_TASK GOAL_: Scan the records below for the line containing "Continue the FreeCAD" and the line containing "blush=(0.72, 0.38, 0.15))". Copy both, plus every line between, exactly.

_ITEMS_:
####################
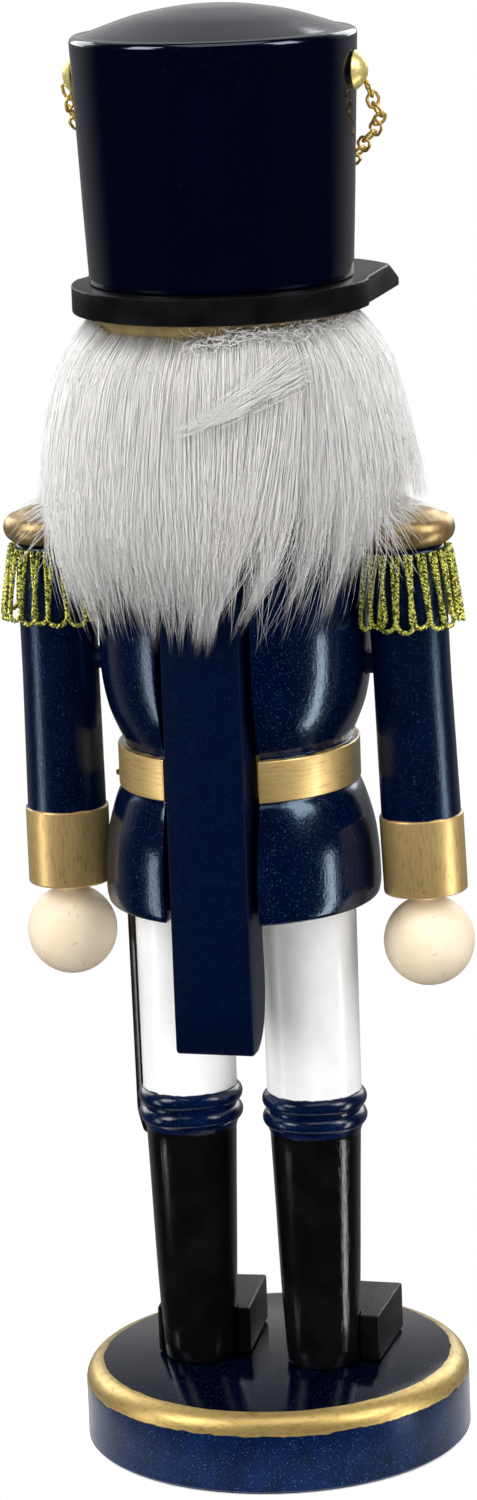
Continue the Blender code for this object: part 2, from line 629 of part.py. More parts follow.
def make_hat_chain():
    """The swag between the tacks, as a plain rod along the chain's middle line."""
    curve = bpy.data.curves.new("hat_chain", "CURVE")
    curve.dimensions = "3D"
    curve.bevel_depth = CHAIN_RADIUS
    curve.bevel_resolution = 1
    curve.use_fill_caps = True
    count = 23
    spline = curve.splines.new("POLY")
    spline.points.add(count - 1)
    start = math.radians(13)
    for i, point in enumerate(spline.points):
        share = i / (count - 1)
        around = start + share * (math.pi - 2 * start)
        drop = CHAIN_DROP * math.sin(around) ** 0.75
        slack = 0.0034 + 0.0030 * abs(math.cos(around)) ** 2
        radius = TACK_SEAT - drop * HAT_TAPER + slack
        point.co = (radius * math.cos(around), -radius * math.sin(around), -drop - 0.0012, 1)
    return add_object("hat_chain", curve, BRASS, metallic=1.0, parent=CHAIN_AXIS)


# ---- assembly -----------------------------------------------------------------------------------
HAT_TAPER = (CROWN_TOP_RADIUS - CROWN_BOTTOM_RADIUS) / (CROWN_HEIGHT - 0.0082)
TACK_SEAT = CROWN_BOTTOM_RADIUS + (TACK_Z - CROWN_BOTTOM) * HAT_TAPER

clear_scene()
PARTS = new_collection("nutcracker")
CUTTERS = new_collection("cutters")
FIGURE = add_empty("figure", (FIGURE_X, FIGURE_Y, 0))
JAW_AXIS = add_empty("jaw_axis", (0, PIVOT_Y, PIVOT_Z))
JAW_AXIS.parent = FIGURE
CHAIN_AXIS = add_empty("chain_axis", (0, 0, TACK_Z))
CHAIN_AXIS.parent = FIGURE

make_base()
make_coat_body()
make_belt_buckle()
make_coat_button("top", 0.2160, CHEST_RADIUS, 0)
make_coat_button("middle", 0.2070, 0.0346, 11)
make_coat_button("bottom", 0.1985, 0.0326, 20)
for side_name, side_sign in SIDES.items():
    make_leg(side_name, side_sign)
    make_foot(side_name, side_sign)
    make_leg_dowel(side_name, side_sign)
    make_arm(side_name, side_sign)
    make_arm_dowel(side_name, side_sign)
    make_fringe(side_name, bpy.data.objects["arm_axis_" + side_name])
    make_neck_dowel(side_name, side_sign)
    make_hat_tack(side_name, side_sign)
make_sword()
make_head()
make_nose()
make_moustache()
make_jaw_lever()
make_jaw_pin()
make_hair()
make_beard()
make_hat_brim()
make_hat_crown()
make_hat_dowel()
make_hat_chain()
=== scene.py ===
"""Looks of the wooden soldier nutcracker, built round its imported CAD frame.

Metres, +Z up. The figure faces -Y, so its own left is +X. It is seen from behind.
"""

import json
import math

import bmesh
import bpy
import numpy as np
from mathutils import Matrix, Vector


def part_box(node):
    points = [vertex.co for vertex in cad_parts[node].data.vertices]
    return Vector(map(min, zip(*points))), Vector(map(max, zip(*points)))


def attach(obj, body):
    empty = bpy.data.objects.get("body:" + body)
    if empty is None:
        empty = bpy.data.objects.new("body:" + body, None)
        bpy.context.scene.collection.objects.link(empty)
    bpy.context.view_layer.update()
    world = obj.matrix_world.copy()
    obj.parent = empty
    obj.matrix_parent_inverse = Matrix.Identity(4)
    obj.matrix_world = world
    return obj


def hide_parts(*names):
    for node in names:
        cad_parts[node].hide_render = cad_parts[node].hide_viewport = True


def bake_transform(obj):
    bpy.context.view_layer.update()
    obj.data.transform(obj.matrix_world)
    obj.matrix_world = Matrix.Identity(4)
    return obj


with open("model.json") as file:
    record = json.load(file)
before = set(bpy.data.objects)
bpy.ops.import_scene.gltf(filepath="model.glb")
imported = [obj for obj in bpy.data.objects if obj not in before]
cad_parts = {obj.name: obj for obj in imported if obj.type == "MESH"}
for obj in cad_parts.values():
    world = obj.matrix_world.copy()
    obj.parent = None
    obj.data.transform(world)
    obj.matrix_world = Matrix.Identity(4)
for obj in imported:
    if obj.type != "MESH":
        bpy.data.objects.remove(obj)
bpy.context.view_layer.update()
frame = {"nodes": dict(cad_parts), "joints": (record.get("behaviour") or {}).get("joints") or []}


# ---- measures -----------------------------------------------------------------------------------
def middle(node):
    low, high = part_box(node)
    return (low + high) / 2


def low_z(node):
    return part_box(node)[0].z


def high_z(node):
    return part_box(node)[1].z


GAP = 0.0003
AXIS = Vector((middle("hat_crown").x, middle("hat_crown").y, 0))
PIVOT = Vector(next(j for j in frame["joints"] if j["name"] == "jaw_hinge")["pos_m"])
SIDES = {"left": 1, "right": -1}
BASE_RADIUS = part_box("base")[1].x
BASE_TOP = high_z("base")
HEM_Z = low_z("coat_body")
SHOULDER_Z = high_z("coat_body")
HEAD_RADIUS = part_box("head")[1].x - AXIS.x
HEAD_TOP = high_z("head")
MOUTH_TOP = 0.2720
BRIM_BOTTOM = low_z("hat_brim")
BRIM_TOP = high_z("hat_brim")
CROWN_BOTTOM = low_z("hat_crown")
CROWN_TOP = high_z("hat_crown")
RIM_Z = CROWN_TOP - 0.0082
RIM_RADIUS = 0.0363
CROWN_RADIUS = 0.0337
TACK_Z = middle("hat_tack_left").z
HAT_TAPER = (RIM_RADIUS - CROWN_RADIUS) / (RIM_Z - CROWN_BOTTOM)
BELT = (0.1797, 0.1906)
CHEST_RADIUS = 0.0351
SLOT_HALF = 0.0125
LEVER_HALF = (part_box("jaw_lever")[1].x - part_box("jaw_lever")[0].x) / 2
LEVER_BACK = 0.0355
LEVER_INNER = LEVER_BACK - 0.0140
ARM_TOP = high_z("arm_left")
SHOULDER_X = {"left": 0.0474, "right": -0.0454}
ARM_LEAN = {"left": 0.0, "right": math.radians(2.0)}
SLEEVE_RADIUS = 0.0103
EPAULETTE_RADIUS = 0.0133
FRINGE_REACH = 0.0138
HIP_AZIMUTH = math.radians(63)
HIP_RADIUS = 0.0376
HIP_Z = high_z("scabbard")
LEG_X = 0.0169
KNEE_Z = 0.0915
BOOT_TOP = 0.0854
KNEE_TOP = 0.0963
PAINT_EDGE = 0.0003
CUFF = (0.1500, 0.17135)
HAND_RADIUS = 0.0118
HAND_Z = 0.1376
ARM_DOWEL_X = 0.0390
TEETH = 7
NECK_X = 0.0215
DOWEL_BORE = 0.0033
SCREW_BORE = 0.0022
PIN_BORE = 0.0023
HAT_BORE = 0.0043
LYING_ACROSS = Matrix.Rotation(math.radians(90), 4, "Y")
FACING_FRONT = Matrix.Rotation(math.radians(90), 4, "X")
CAMERA_DEGREES = 15
CAMERA_AZIMUTH = math.radians(CAMERA_DEGREES)

# ---- colours (linear) ---------------------------------------------------------------------------
NAVY = (0.0001, 0.0028, 0.0180)
NAVY_DEEP = (0.0001, 0.0017, 0.0130)
NAVY_FLAT = (0.0001, 0.0026, 0.0150)
NAVY_BASE = (0.0008, 0.0070, 0.0400)
NAVY_HAT = (0.0001, 0.0005, 0.0060)
NAVY_HAT_DEEP = (0.0001, 0.0003, 0.0040)
FLECK = (0.12, 0.24, 0.50)
BLUE_SHEEN = (0.50, 0.74, 1.0, 1.0)
GOLD = (0.74, 0.52, 0.21)
GOLD_DARK = (0.46, 0.31, 0.10)
BEVEL_TONES = ((0.34, 0.23, 0.07), (0.55, 0.39, 0.14))
DISC_TONES = ((0.25, 0.16, 0.055), (0.40, 0.275, 0.12))
BLACK = (0.0020, 0.0019, 0.0023)
CHARCOAL = (0.0016, 0.0016, 0.0016)
WHITE = (0.80, 0.80, 0.80)
BEIGE = (0.80, 0.68, 0.51)
BEIGE_DARK = (0.62, 0.45, 0.26)
SKIN = (0.76, 0.47, 0.31)
BLUSH = (0.72, 0.20, 0.13)
WOOD = (0.20, 0.145, 0.055)
WOOD_DARK = (0.12, 0.08, 0.028)
BRASS = (0.84, 0.70, 0.28)
BRASS_WORN = (0.62, 0.48, 0.15)
CHAIN_TONES = ((0.60, 0.38, 0.06), (0.90, 0.66, 0.20))
FUR = (0.905, 0.892, 0.875)
CORD = (0.95, 0.94, 0.22)
CORD_DARK = (0.085, 0.090, 0.006)


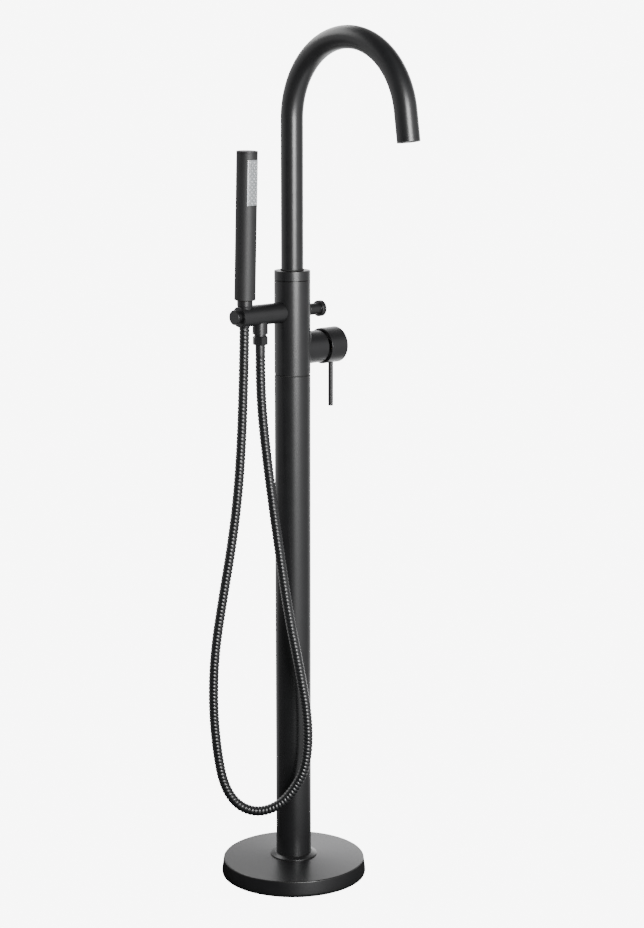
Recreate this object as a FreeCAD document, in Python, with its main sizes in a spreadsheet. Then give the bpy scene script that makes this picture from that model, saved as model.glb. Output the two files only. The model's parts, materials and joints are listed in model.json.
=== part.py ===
"""Floor standing bath filler: a round column with a swivelling swan neck spout, a single lever mixer,
a pull diverter and a hand shower that rests in a cross arm and hangs on a ribbed metal hose.

Millimetres, +Z up. The origin is the centre of the foot on the floor. The spout points to -Y, the
cross arm to -X, the mixer handle and the diverter knob to +X. The pose is the one at rest: lever
down (closed), spout forward, diverter pushed in and the hand shower in its cradle.
"""
import FreeCAD, Part
import math
import os
import re

import Sketcher

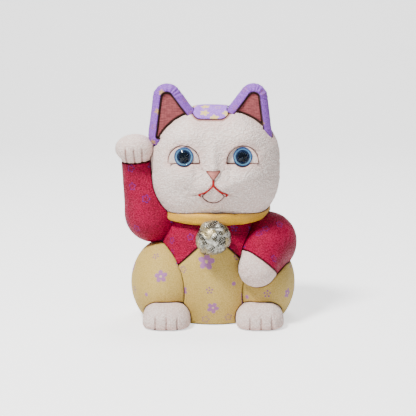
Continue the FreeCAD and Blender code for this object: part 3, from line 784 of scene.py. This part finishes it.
gold_crepe = crepe("gold_crepe", (0.62, 0.45, 0.125), (0.46, 0.31, 0.07), (0.045, 0.012, 0.001),
                   grain=1.0, height=0.2, gloss=0.52, groove_width=1.2,
                   petals=((0.30, 0.09, 0.36), (0.66, 0.50, 0.22), (0.20, 0.05, 0.25)))
purple_crepe = crepe("purple_crepe", (0.32, 0.11, 0.60), (0.19, 0.055, 0.40), (0.018, 0.003, 0.022),
                     grain=1.1, height=0.3, sheen=0.05, gloss=0.5, groove_width=1.2,
                     petals=((0.52, 0.30, 0.09), (0.66, 0.48, 0.12), (0.32, 0.12, 0.03)))
lilac_crepe = crepe("lilac_crepe", (0.44, 0.19, 0.80), (0.26, 0.09, 0.54), (0.03, 0.006, 0.04),
                    grain=1.0, height=0.2, sheen=0.05, gloss=0.5, groove_width=1.0,
                    petals=((0.76, 0.58, 0.12), (0.82, 0.48, 0.08), (0.64, 0.42, 0.12)))
ear_cloth = plain_weave("ear_cloth", (0.33, 0.07, 0.075), (0.13, 0.02, 0.025), (0.012, 0.001, 0.001))
nose_cloth = plain_weave("nose_cloth", (0.62, 0.25, 0.20), (0.42, 0.13, 0.11), (0.14, 0.03, 0.02),
    thread=0.4)
cord_silk = plain_weave("red_cord", (0.50, 0.006, 0.006), (0.22, 0.001, 0.001), (0.2, 0.0, 0.0), thread=0.3)
collar_cloth = crepe("collar_cloth", (0.72, 0.42, 0.012), (0.52, 0.26, 0.004), (0.10, 0.02, 0.001),
                     grain=0.9, height=0.16, gloss=0.45, groove_width=1.6, blush=(0.72, 0.38, 0.15))

# ---------------------------------------------------------------- covers of the head

HEAD_BOX = ((-57, -64, 80), (61, 49, 190))


def ear_pleats(n):
    """Gathers that fan out over the ear's tip, where the hood's cloth is eased round it."""
    tip_x, tip_z = n * EAR_CIRCLES[0][0] + EAR["x"], EAR_CIRCLES[0][1]

    def lift(points, normals, inward):
        angle = np.arctan2(points[:, 2] - tip_z, (points[:, 0] - tip_x) * n)
        fan = np.sin(angle * 17 + 1.3 * np.sin(angle * 5)) * smooth((points[:, 2] - tip_z + 7) / 10)
        return 0.34 * fan * smooth(inward / 1.5) * smooth((12 - inward) / 8)

    return lift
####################
_THE COMPLETED TASK_:
Continue the FreeCAD and Blender code for this object: part 3, from line 784 of scene.py. This part finishes it.
gold_crepe = crepe("gold_crepe", (0.62, 0.45, 0.125), (0.46, 0.31, 0.07), (0.045, 0.012, 0.001),
                   grain=1.0, height=0.2, gloss=0.52, groove_width=1.2,
                   petals=((0.30, 0.09, 0.36), (0.66, 0.50, 0.22), (0.20, 0.05, 0.25)))
purple_crepe = crepe("purple_crepe", (0.32, 0.11, 0.60), (0.19, 0.055, 0.40), (0.018, 0.003, 0.022),
                     grain=1.1, height=0.3, sheen=0.05, gloss=0.5, groove_width=1.2,
                     petals=((0.52, 0.30, 0.09), (0.66, 0.48, 0.12), (0.32, 0.12, 0.03)))
lilac_crepe = crepe("lilac_crepe", (0.44, 0.19, 0.80), (0.26, 0.09, 0.54), (0.03, 0.006, 0.04),
                    grain=1.0, height=0.2, sheen=0.05, gloss=0.5, groove_width=1.0,
                    petals=((0.76, 0.58, 0.12), (0.82, 0.48, 0.08), (0.64, 0.42, 0.12)))
ear_cloth = plain_weave("ear_cloth", (0.33, 0.07, 0.075), (0.13, 0.02, 0.025), (0.012, 0.001, 0.001))
nose_cloth = plain_weave("nose_cloth", (0.62, 0.25, 0.20), (0.42, 0.13, 0.11), (0.14, 0.03, 0.02),
    thread=0.4)
cord_silk = plain_weave("red_cord", (0.50, 0.006, 0.006), (0.22, 0.001, 0.001), (0.2, 0.0, 0.0), thread=0.3)
collar_cloth = crepe("collar_cloth", (0.72, 0.42, 0.012), (0.52, 0.26, 0.004), (0.10, 0.02, 0.001),
                     grain=0.9, height=0.16, gloss=0.45, groove_width=1.6, blush=(0.72, 0.38, 0.15))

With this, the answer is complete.